Snøhetta’s opera house is now 15 years old and a firmly established landmark in the city. Its success is twofold as a technically excellent auditorium, and perhaps more importantly as a public space. The genius of the design was to break down the traditional barrier between 'High opera' and the citizens of Oslo. The building is not an object, it is a work of landscape design, it's roof and terraces are seamlessly integrated with the wider city.

Oslo Opera House, Snøhetta

In that respect it is interesting that when Oslo decided it needed a new library convention was again discarded and a brief developed that put people not books at the heart of the building. The Deichman Library was designed by studio Atelier Oslo and Lund Hagem. From the outside it is a fairly ordinary looking glass clad horizontally organised building. The interior is quite different, the glazed facade becomes a filter that controls the internal light levels, the multi-level space is organised around three top lit diagonal atria which animate the busy layout of reading spaces, book stacks and collaboration spaces. The result is unlike any library I have seen, it is a noisy crowded extension of the public realm, adults and children from all walks of life create a dynamic interior which is crowned with a stepped open auditorium that looks back across the city to the fjord beyond.

Deichman Library, Oslo, Atelier Oslo and Lund Hagem

The third major cultural building in the eastern city expansion is the Munch Museum by Spanish architect, Jose Herreros. This is a building that divides opinion, it is a vertical stack of gallery space and back of house facilities that sits at 12 storeys, the top levels are angled seemingly bowing in reverence to the Snøhetta Opera House.

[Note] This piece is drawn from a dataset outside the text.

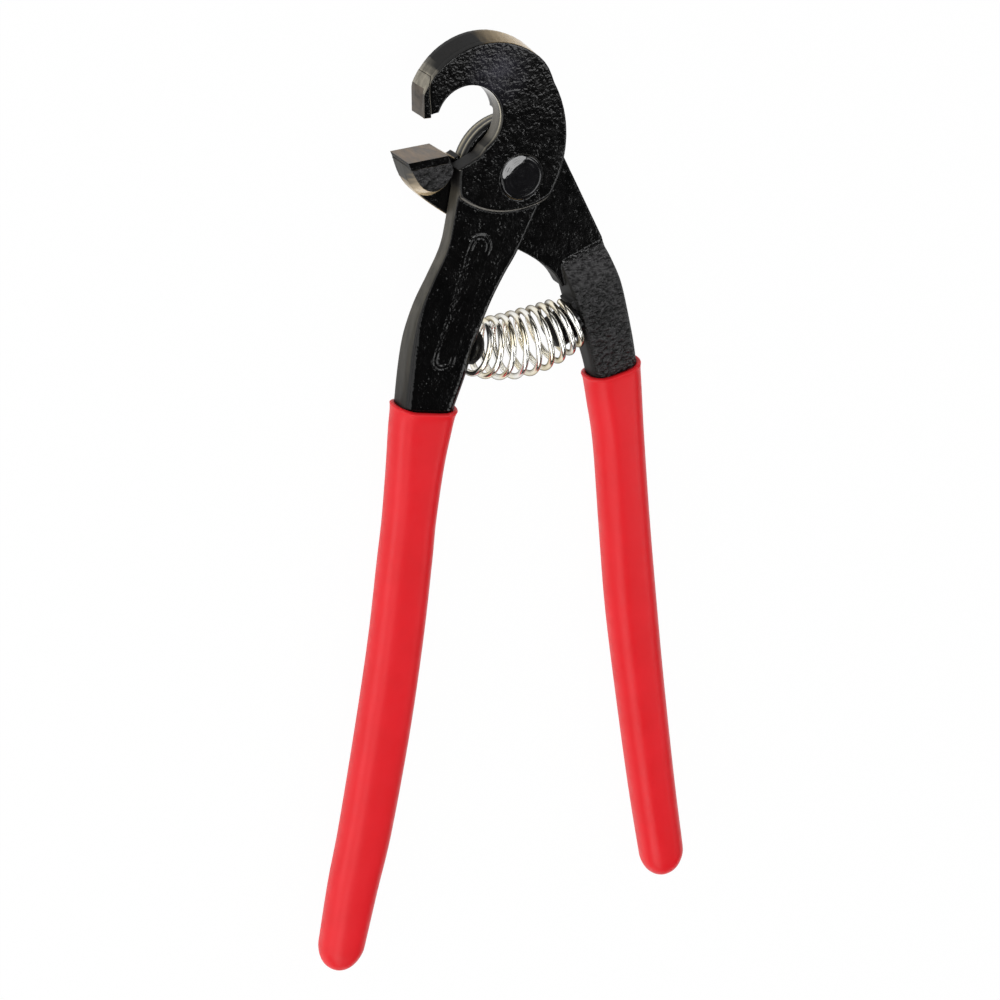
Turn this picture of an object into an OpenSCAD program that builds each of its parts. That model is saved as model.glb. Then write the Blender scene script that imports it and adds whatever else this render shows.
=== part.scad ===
// Hooked-jaw tile nipper that springs open, lying flat.
// +Y runs towards the jaws, +Z along the pivot axis, and z = 0 is the plane that it lies on.
// The origin is on the pivot axis. The model stands open, as the spring holds it. Millimetres.

/* [Arms] */
// Thickness of each arm where the two lap at the pivot
plate_t = 4.6; // [4:0.1:5.6]
// Gap between the two lapped plates
lap_gap = 0.1; // [0.05:0.05:0.2]
// Thickness of the tangs inside the grips
tang_t = 6.7; // [5.6:0.1:7.4]
// How far the shank's face lies below the face of the hook's head
shank_step = 0.6; // [0.3:0.1:1]
// Width of the hook arm at the mouth of its grip
hook_neck_w = 12.2; // [10.5:0.1:13.5]
// Width of the anvil arm at the mouth of its grip
anvil_neck_w = 10.8; // [9.5:0.1:12]
// Width of both tangs at the middle of the hand
tang_w = 10; // [8.5:0.1:11]

/* [Hook jaw] */
// Outer radius of the hook
hook_r = 15.5; // [14.9:0.1:16]
// Radius of the throat inside the hook
throat_r = 7; // [6.4:0.1:7.6]
// Thickness of the hook at its cutting end
hook_nose_t = 6.4; // [5.2:0.1:7]
// Step from the hook's lower lip down to the edge of its hard tip
lip_step = 0.6; // [0.2:0.1:1]
// Chamfer round the head's front edge
head_chamfer = 1.1; // [0.4:0.1:1.3]
// Broken edge round the throat's front
throat_break = 0.2; // [0.1:0.05:0.5]

/* [Anvil jaw] */
// Thickness of both hard tips under their ground faces
tip_t = 1.5; // [1.2:0.1:2.2]
// Radius of the anvil arm's boss round the pivot
boss_r = 11.4; // [10.6:0.1:11.8]
// Chamfer round the boss
boss_chamfer = 0.5; // [0.2:0.1:0.8]

/* [Rivet] */
// Diameter of the rivet's shank
rivet_d = 7; // [5.6:0.1:8]
// Diameter of both rivet heads
rivet_head_d = 9.2; // [8.8:0.1:10.6]
// Depth that each head is sunk into its arm
rivet_sink = 1; // [0.6:0.1:1.6]
// Height of the front head above the hook's face
rivet_proud = 0.4; // [0.2:0.1:0.8]
// Running clearance round the rivet in the hook arm
pivot_clear = 0.05; // [0.02:0.01:0.08]

/* [Spring] */
// Distance of the hook arm's spring seat from the pivot
hook_seat_r = 37.8; // [37:0.1:38.4]
// Distance of the anvil arm's spring seat from the pivot
anvil_seat_r = 37.2; // [36.4:0.1:38]
// Wire diameter
wire_d = 1.3; // [1:0.1:1.4]
// Outer diameter of the end coil on the hook arm
hook_coil_d = 12; // [11.4:0.1:12.5]
// Outer diameter of the end coil on the anvil arm
anvil_coil_d = 11.2; // [10.8:0.1:12]
// Outer diameter of the middle coils
coil_mid_d = 14.6; // [13:0.1:15]
// Number of coils
coils = 8.5; // [7.5:1:9.5]
// Diameter of the studs inside the end coils
stud_d = 7.4; // [6:0.1:7.8]
// Length of the hook arm's stud
hook_stud_len = 2.4; // [1.6:0.1:3]
// Length of the anvil arm's stud
anvil_stud_len = 7; // [5:0.1:7.4]
// Diameter of each stud's pin in its arm
stud_pin_d = 3.6; // [2.6:0.1:4.4]
// Depth of each stud's pin in its arm
stud_pin_len = 5; // [4:0.1:6]

/* [Grips] */
// Wall of the dipped grips
grip_wall = 1.15; // [0.8:0.05:1.2]
// Rounded length of plastic past the end of each tang
grip_end = 6.5; // [4:0.5:8]

/* [Hidden] */
$fn = 96;
eps = 0.01;
seat_gap = 0.02;
stack_t = 2 * plate_t + lap_gap;
front_z = plate_t + lap_gap;
mid_z = stack_t / 2;
shank_z = stack_t - shank_step;
tang_z0 = mid_z - tang_t / 2;
tang_z1 = mid_z + tang_t / 2;
sweep_gap = 0.4;

// Head of the hook arm: three large arcs about these centres, and one about the pivot
hook_c = [-7.1, 13.7];
throat_c = [-11.35, 12.9];
flank_c = [-12.3, 7.5];
flank_r = 22.8;
chin_c = [-1.8, 10.5];
chin_r = 17.6;
head_r = 13.7;
chin_chamfer = 0.4;
hook_face_x = -21.1;
hook_face_y = 14.5;
lip = [-17.9, 15.4];
heel = [-14.1, 3.2];
// Where the hook's back ends its full thickness, and where it is down to the lap plane
nose_near = [-8, 3];

// Anvil jaw
anvil_out = [-24.6, 6];
anvil_in = [-16.1, 6.5];

// Spring seats: the angle of each about the pivot
hook_seat_a = -105.3;
anvil_seat_a = -66.2;
hook_seat = hook_seat_r * [cos(hook_seat_a), sin(hook_seat_a)];
anvil_seat = anvil_seat_r * [cos(anvil_seat_a), sin(anvil_seat_a)];
seat_span = norm(anvil_seat - hook_seat);
seat_lean = atan2(anvil_seat.y - hook_seat.y, anvil_seat.x - hook_seat.x);
bow = 24;
bow_r = seat_span / (2 * sin(bow));
spring_z = mid_z + 0.2;
pad_t = 5;
pad_d = 4;
pad_in = 0.7;
seat_h = 5.6;

// Stations down each arm: centre x and y, width, back z, front z, front and back corner radius
hook_stations = [
    [-4.5, -3.4, 19, front_z, shank_z, 0.6, 0.4],
    [-7.5, -12, 16.5, front_z, shank_z, 0.6, 0.4],
    [-9.9, -17.2, 14.8, front_z, shank_z, 0.6, 0.4],
    [-12.7, -22.4, 14.7, front_z, shank_z, 0.7, 0.5],
    [-15.2, -28, 15, front_z - 0.9, shank_z - 0.1, 1, 0.8],
    [-16.8, -34, 14.9, tang_z0 + 1, shank_z - 0.3, 1.8, 1.2],
    [-18.4, -41, 13.8, tang_z0 + 0.2, tang_z1 + 0.2, 2, 1.5],
    [-20.1, -48.2, hook_neck_w, tang_z0, tang_z1, 2.2, 1.8],
    [-21.2, -54, hook_neck_w - 0.9, tang_z0, tang_z1, 2.2, 2.2],
    [-22.4, -62, tang_w + 0.2, tang_z0, tang_z1, 2.2, 2.2],
    [-24, -74.3, tang_w - 0.5, tang_z0, tang_z1, 2.2, 2.2],
    [-25.2, -84, tang_w - 0.2, tang_z0, tang_z1, 2.2, 2.2],
    [-27.7, -103, tang_w, tang_z0, tang_z1, 2.2, 2.2],
    [-31.4, -125.5, tang_w + 0.3, tang_z0, tang_z1, 2.2, 2.2],
    [-36.3, -151, tang_w + 0.1, tang_z0, tang_z1, 2.2, 2.2],
    [-39.6, -165, tang_w - 0.4, tang_z0, tang_z1, 2.2, 2.2],
    [-43, -181, tang_w - 1.4, tang_z0, tang_z1, 2.2, 2.2]
];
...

Munch Museum, Estudio Herreros

All of these projects were procured by architectural competition, as was the Norwegian National Museum which is located on the western side of the City at Aker Brygge. Designed by German architects Kleihues + Schuwerk it is a very different and rather more successful exercise in museum design than the Munch. A limited palette of materials stone, oak, and bronze has been rigorously and beautifully detailed to create a building that is representative of the civic ambition of the city and state.

The National Museum of Art in Norway, Kleihues + Schuwerk

Our trip to Oslo would not have been nearly as educational without the organisational skills and local knowledge of Tomas Stokke of Haptic Architects. Haptic are working with Nordic Office of Architecture to rebuild the New Government Quarter following the terrorist attack in 2011. Once again public space, openness and transparency are at the heart of this massive redevelopment.

CGI New Government Quarter, Haptic Architects

There is much to see and much to learn from Oslo, a city the size of Camden and Islington combined. A city that commits to an infrastructure project and sees it through, a city that backs architecture and values the public realm. All In all, a great place to live and work. A must for any architectural tourists.